*Short task*:
Locate the line that contains "obj.matrix_world = world", then copy it and all later lines of the data below exactly, through the last one.

*Information provided*:

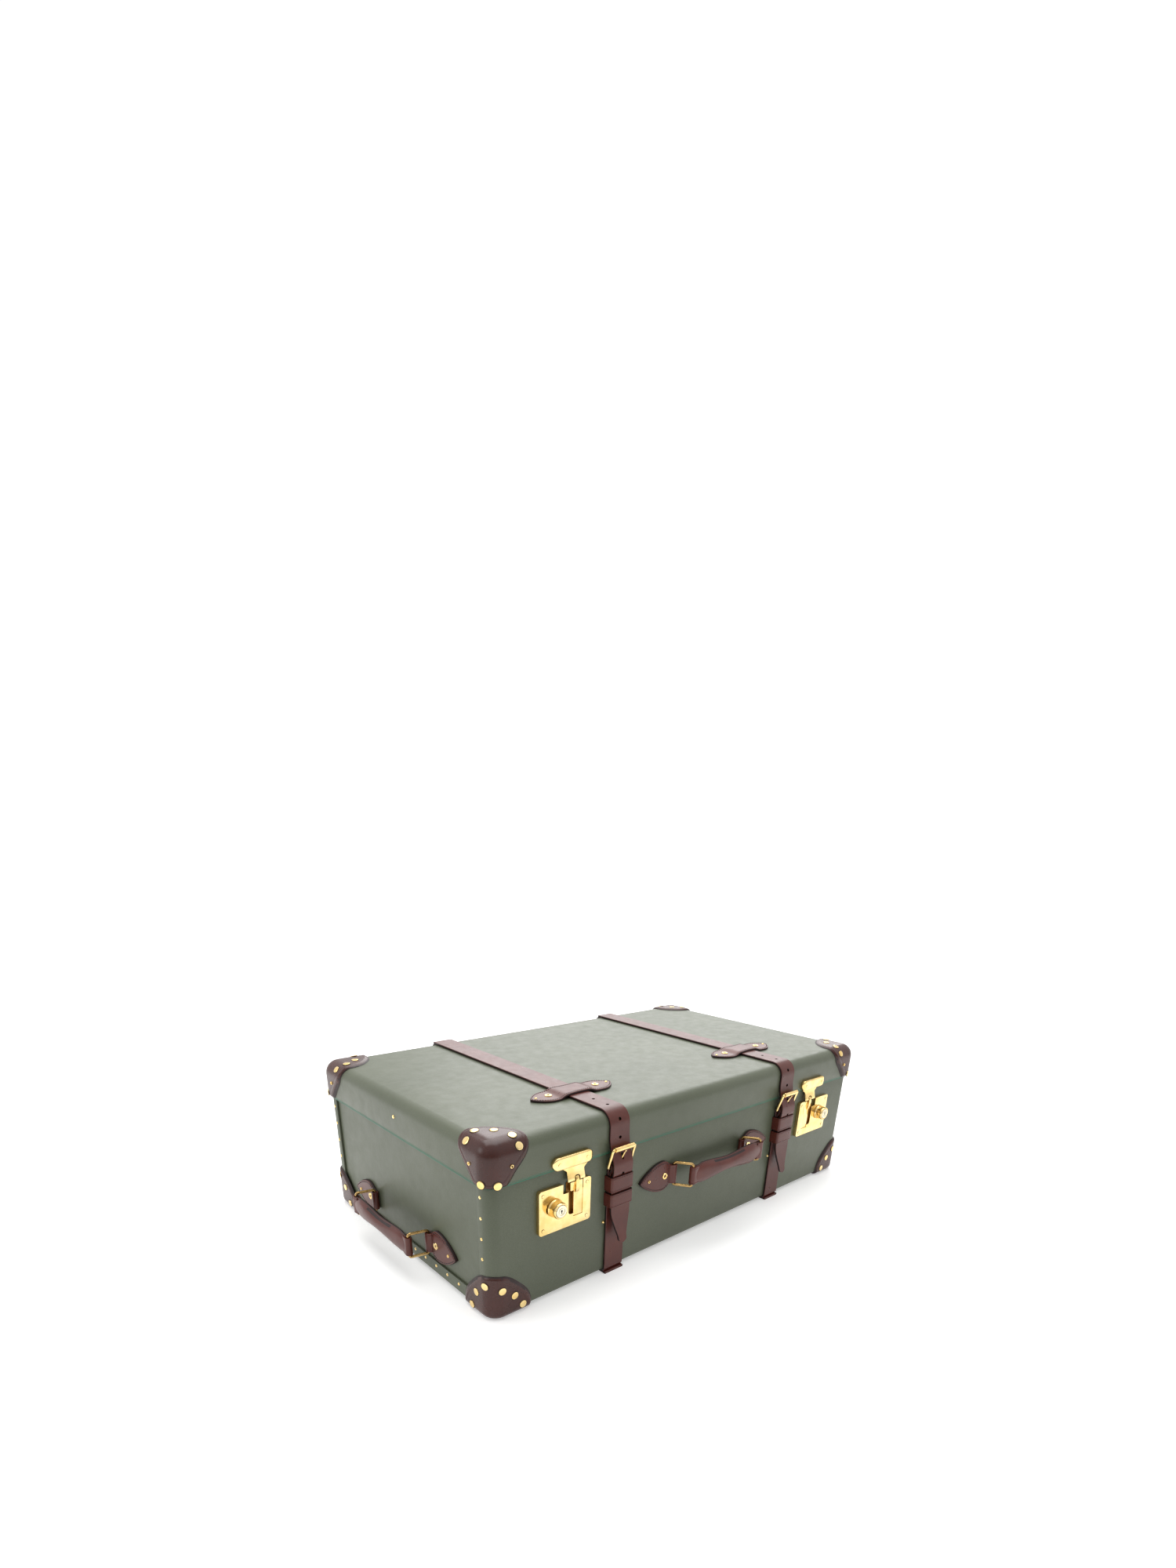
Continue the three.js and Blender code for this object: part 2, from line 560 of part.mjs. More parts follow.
function grip(lean) {
  const barY = -GAP - HANDLE.wrap - HANDLE.reach;
  const side = [];
  const face = [];
  for (let k = 0; k <= 16; k += 1) {
    const u = -1 + k / 8;
    const swell = Math.cos((Math.PI / 2) * u) ** 0.8;
    side.push([u * HANDLE.fold, HANDLE.wrap + (HANDLE.gripThick - HANDLE.wrap) * swell]);
    face.push([u * (HANDLE.fold + 6), gripHalfHeight(u * (1 + 6 / HANDLE.fold))]);
  }
  const mirrored = (points) => [...points, ...points.map(([u, v]) => [u, -v]).reverse()];
  const thick = polygon(mirrored(side).map(([u, v]) => [u, barY + v]));
  const ends = SIDES.map((end) => circle(end.sign * HANDLE.fold, barY, HANDLE.wrap));
  const bores = SIDES.map((end) => circle(end.sign * HANDLE.fold, barY, HANDLE.bore));
  const through = (shape) => pulledSolid(shape, 'xy', -20, 20);
  const core = ends.reduce((all, end) => all.add(through(end)), through(thick));
  const trimmed = core.intersect(pulledSolid(polygon(mirrored(face)), 'xz', barY - 20, barY + 20));
  return bores
    .reduce((all, bore) => all.subtract(through(bore)), trimmed)
    .translate([HANDLE.reach * Math.sin(lean), HANDLE.reach * (1 - Math.cos(lean)), 0]);
}

function addHandle(handle, placing) {
  const place = (geometry) => geometry.applyMatrix4(placing);
  const lean = THREE.MathUtils.degToRad(handle.lean);
  for (const side of SIDES) {
    addMesh(`${handle.name}_handle_chape_${side.name}`, place(geometryOf(chape(side.sign))), HIDE);
    addMesh(`${handle.name}_handle_ring_${side.name}`, place(ring(side.sign, lean)), OLD_BRASS);
  }
  addMesh(`${handle.name}_handle_grip`, place(geometryOf(grip(lean))), HIDE);
}

function addHandles() {
  const front = new THREE.Matrix4().makeTranslation(FRONT_HANDLE.along, FRONT, FRONT_HANDLE.height);
  const panel = -BASE.halfX + BASE_WALL + GAP;
  const end = new THREE.Matrix4().makeTranslation(panel, END_HANDLE.along, END_HANDLE.height);
  addHandle(FRONT_HANDLE, front);
  addHandle(END_HANDLE, end.multiply(new THREE.Matrix4().makeRotationZ(-Math.PI / 2)));
}

// Locks: plate, spring lever and knob on the base, catch on the lid

const PLATE_BACK = FRONT - GAP;
const PLATE_FRONT = PLATE_BACK - LOCK.thickness;
const PIN_Y = PLATE_BACK - 1.2 - LEVER.eye;

function throughPlate(s, inner, outer, low, high) {
  return block(s * inner, s * outer, PLATE_FRONT - 1, PLATE_BACK + 1, low, high);
}

function lockPlate(s) {
  const plate = roundedRect(s * LOCK.inner, LOCK.low, s * LOCK.outer, LOCK.high, 4);
  const room = KNOB.stem + 0.4;
  const nearX = s * (KNOB.x - room);
  const farX = s * (KNOB.x + KNOB.travel + room);
  const knobHole = roundedRect(nearX, KNOB.z - room, farX, KNOB.z + room, room);
  const pinBore = circle(PIN_Y, LEVER.pinZ, LEVER.pin + GAP);
  const leverLow = LEVER.pinZ - LEVER.eye - GAP;
  return pulledSolid(plate, 'xz', PLATE_FRONT, PLATE_BACK)
    .subtract(pulledSolid(knobHole, 'xz', PLATE_FRONT - 1, PLATE_BACK + 1))
    .subtract(throughPlate(s, NOTCH.inner, NOTCH.outer, NOTCH.low, LOCK.high + 1))
    .subtract(throughPlate(s, LEVER.inner - GAP, LEVER.outer + GAP, leverLow, NOTCH.low + 1))
    .subtract(throughPlate(s, LEVER.outer, SLOT.outer, SLOT.low, NOTCH.low + 1))
    .subtract(pulledSolid(pinBore, 'yz', s * (LEVER.inner - 3.3), s * (LEVER.outer + 3.3)));
}

function lockLever(s) {
  const front = PIN_Y - LEVER.eye;
  const back = PIN_Y + LEVER.eye;
  const tip = polygon([
    [back, FINGER.low + 4], [front, FINGER.low], [front - FINGER.proud, FINGER.low + 6],
    [front - FINGER.proud, FINGER.high - 4], [front - 1, FINGER.high], [back, FINGER.high],
  ]);
  const panel = block(s * LEVER.inner, s * LEVER.outer, front, back, LEVER.pinZ, LEVER.headLow + 1);
  const head = block(s * LEVER.inner, s * LEVER.headOuter, front, back, LEVER.headLow, LEVER.headHigh);
  const barrel = pulledSolid(circle(PIN_Y, LEVER.pinZ, LEVER.eye), 'yz', s * LEVER.inner, s * LEVER.outer);
  const pinLine = circle(PIN_Y, LEVER.pinZ, LEVER.pin);
  const pin = pulledSolid(pinLine, 'yz', s * (LEVER.inner - 3), s * (LEVER.outer + 3));
  return panel.add(head).add(pulledSolid(tip, 'yz', s * FINGER.inner, s * FINGER.outer)).add(barrel).add(pin);
}

function lathed(profile, x, z) {
  const geometry = new THREE.LatheGeometry(profile.map(([r, out]) => new THREE.Vector2(r, out)), 16);
  return geometry.rotateX(Math.PI).translate(x, FRONT, z);
}

const KNOB_SEAT = GAP + LOCK.thickness + GAP;

function lockKnob(s) {
  const { stem, flange, body, face, bore, length } = KNOB;
  const profile = [
    [0, 0.5], [stem, 0.5], [stem, KNOB_SEAT], [flange, KNOB_SEAT], [flange, KNOB_SEAT + 1.8],
    [body, KNOB_SEAT + 2.6], [body, KNOB_SEAT + length - 2.4], [face, KNOB_SEAT + length],
    [bore, KNOB_SEAT + length], [bore, KNOB_SEAT + 1.4], [0, KNOB_SEAT + 1.4],
  ];
  return solidOf(lathed(profile, s * KNOB.x, KNOB.z));
}

function keyPlug(s) {
  const x = s * KNOB.x;
  const low = KNOB_SEAT + 1.7;
  const high = KNOB_SEAT + KNOB.length + 0.4;
  const { radius } = PLUG;
  const profile = [[0, low], [radius, low], [radius, high - 0.4], [radius - 0.5, high], [0, high]];
  const face = FRONT - high;
  const keyhole = block(x - PLUG.keyHalf, x + PLUG.keyHalf, face - 1, face + 4, KNOB.z - 3.6, KNOB.z + 1)
    .add(pulledSolid(circle(x, KNOB.z + 1.2, PLUG.keyEye), 'xz', face - 1, face + 4));
  return solidOf(lathed(profile, x, KNOB.z)).subtract(keyhole);
}

function catchOutline(s) {
  const { centre, half, low, height, neckIn, neckOut, neckLow, fillet } = CATCH;
  const bar = roundedRect(s * (centre - half), low, s * (centre + half), low + height, 7.5);
  const neck = new THREE.Shape();
  neck.moveTo(s * (neckIn - fillet), low + 2);
  neck.lineTo(s * (neckIn - fillet), low);
  neck.quadraticCurveTo(s * neckIn, low, s * neckIn, low - fillet);
  neck.lineTo(s * neckIn, neckLow);
  neck.lineTo(s * neckOut, neckLow);
  neck.lineTo(s * neckOut, low - fillet);
  neck.quadraticCurveTo(s * neckOut, low, s * (neckOut + fillet), low);
  neck.lineTo(s * (neckOut + fillet), low + 2);
  const pull = (shape) => pulledSolid(shape, 'xz', LID_FRONT - 12, LID_FRONT);
  return pull(bar).add(pull(neck));
}

// A crowned bar, a hollow below it, and a neck that swells forward to a rolled lip
function catchSection() {
  const { low, height, neckLow } = CATCH;
  const back = LID_FRONT - GAP;
  const section = new THREE.Shape();
  section.moveTo(back, low + height);
  section.lineTo(back - 1.2, low + height);
  section.quadraticCurveTo(back - 5.8, low + height - 1.5, back - 6, low + height / 2);
  section.quadraticCurveTo(back - 5.8, low + 2.5, back - 3.4, low);
  section.quadraticCurveTo(back - 2.4, low - 3, back - 3.2, low - 8);
  section.lineTo(back - 5.6, neckLow + 3.2);
  section.lineTo(back - 6, neckLow + 1.2);
  section.lineTo(back - 5, neckLow);
  section.lineTo(back - 2.6, neckLow);
  section.lineTo(back, low - 7);
  return section;
}

function catchPlate(s) {
  const { centre, half, neckLow, forkIn, forkOut, forkHigh } = CATCH;
  const section = pulledSolid(catchSection(), 'yz', s * (centre - half), s * (centre + half));
  const fork = block(s * forkIn, s * forkOut, LID_FRONT - 12, LID_FRONT, neckLow - 1, forkHigh);
  return catchOutline(s).intersect(section).subtract(fork);
}

function addLock(side) {
  addSolid(`lock_plate_${side.name}`, lockPlate(side.sign), BRASS);
  addSolid(`lock_lever_${side.name}`, lockLever(side.sign), BRASS);
  addSolid(`lock_knob_${side.name}`, lockKnob(side.sign), BRASS);
  addSolid(`lock_key_plug_${side.name}`, keyPlug(side.sign), NICKEL);
  addSolid(`lock_catch_${side.name}`, catchPlate(side.sign), BRASS);
}

addSolid('base_body', baseBody(), FIBRE);
addSolid('base_lining', baseLining(), LINING_CLOTH);
addSolid('lid_shell', lidShell(), FIBRE);
addSolid('lid_lining', lidLining(), LINING_CLOTH);
for (const side of SIDES) {
  addSolid(`end_panel_${side.name}`, endPanel(side), FIBRE);
  addHinge(side);
  addBelt(side);
  addLock(side);
}
addCornerCaps();
addHandles();

// The origin is under the middle of the whole trunk, on the surface it stands on
const middle = new THREE.Box3().setFromObject(trunk).getCenter(new THREE.Vector3());
trunk.position.set(-middle.x, -middle.y, 0);

export default trunk;
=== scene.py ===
"""Visual model of the footlocker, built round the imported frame. Lengths are in millimetres from the middle
of the shell and from the floor, and become metres when a mesh is made."""
import math

import bmesh
import bpy
from mathutils import Matrix, Vector


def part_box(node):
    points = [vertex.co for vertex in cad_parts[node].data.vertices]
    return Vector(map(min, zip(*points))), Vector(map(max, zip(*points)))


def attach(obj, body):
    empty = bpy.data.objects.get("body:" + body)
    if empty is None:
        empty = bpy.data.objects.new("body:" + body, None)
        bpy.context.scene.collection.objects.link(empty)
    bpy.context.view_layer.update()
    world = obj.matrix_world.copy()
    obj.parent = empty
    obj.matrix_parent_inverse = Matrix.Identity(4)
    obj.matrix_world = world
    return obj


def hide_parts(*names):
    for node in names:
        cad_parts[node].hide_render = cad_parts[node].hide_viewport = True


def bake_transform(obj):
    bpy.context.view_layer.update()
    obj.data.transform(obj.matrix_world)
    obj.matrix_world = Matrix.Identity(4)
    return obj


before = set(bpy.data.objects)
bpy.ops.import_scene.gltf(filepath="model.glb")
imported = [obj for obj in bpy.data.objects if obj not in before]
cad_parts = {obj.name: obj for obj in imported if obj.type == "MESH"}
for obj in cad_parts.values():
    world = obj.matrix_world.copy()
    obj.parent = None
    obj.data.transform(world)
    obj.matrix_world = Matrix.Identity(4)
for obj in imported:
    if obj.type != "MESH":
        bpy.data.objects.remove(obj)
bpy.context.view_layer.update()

MM = 0.001
lid_low, lid_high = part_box("lid_shell")
ORIGIN = Vector(((lid_low.x + lid_high.x) / 2, (lid_low.y + lid_high.y) / 2, 0))


def extent(node):
    """A node's lowest and highest corners, in millimetres from the middle of the shell."""
    low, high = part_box(node)
    return (low - ORIGIN) / MM, (high - ORIGIN) / MM


def metres(point):
    return ORIGIN + Vector(point) * MM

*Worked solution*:
    obj.matrix_world = world
    return obj


def hide_parts(*names):
    for node in names:
        cad_parts[node].hide_render = cad_parts[node].hide_viewport = True


def bake_transform(obj):
    bpy.context.view_layer.update()
    obj.data.transform(obj.matrix_world)
    obj.matrix_world = Matrix.Identity(4)
    return obj


before = set(bpy.data.objects)
bpy.ops.import_scene.gltf(filepath="model.glb")
imported = [obj for obj in bpy.data.objects if obj not in before]
cad_parts = {obj.name: obj for obj in imported if obj.type == "MESH"}
for obj in cad_parts.values():
    world = obj.matrix_world.copy()
    obj.parent = None
    obj.data.transform(world)
    obj.matrix_world = Matrix.Identity(4)
for obj in imported:
    if obj.type != "MESH":
        bpy.data.objects.remove(obj)
bpy.context.view_layer.update()

MM = 0.001
lid_low, lid_high = part_box("lid_shell")
ORIGIN = Vector(((lid_low.x + lid_high.x) / 2, (lid_low.y + lid_high.y) / 2, 0))


def extent(node):
    """A node's lowest and highest corners, in millimetres from the middle of the shell."""
    low, high = part_box(node)
    return (low - ORIGIN) / MM, (high - ORIGIN) / MM


def metres(point):
    return ORIGIN + Vector(point) * MM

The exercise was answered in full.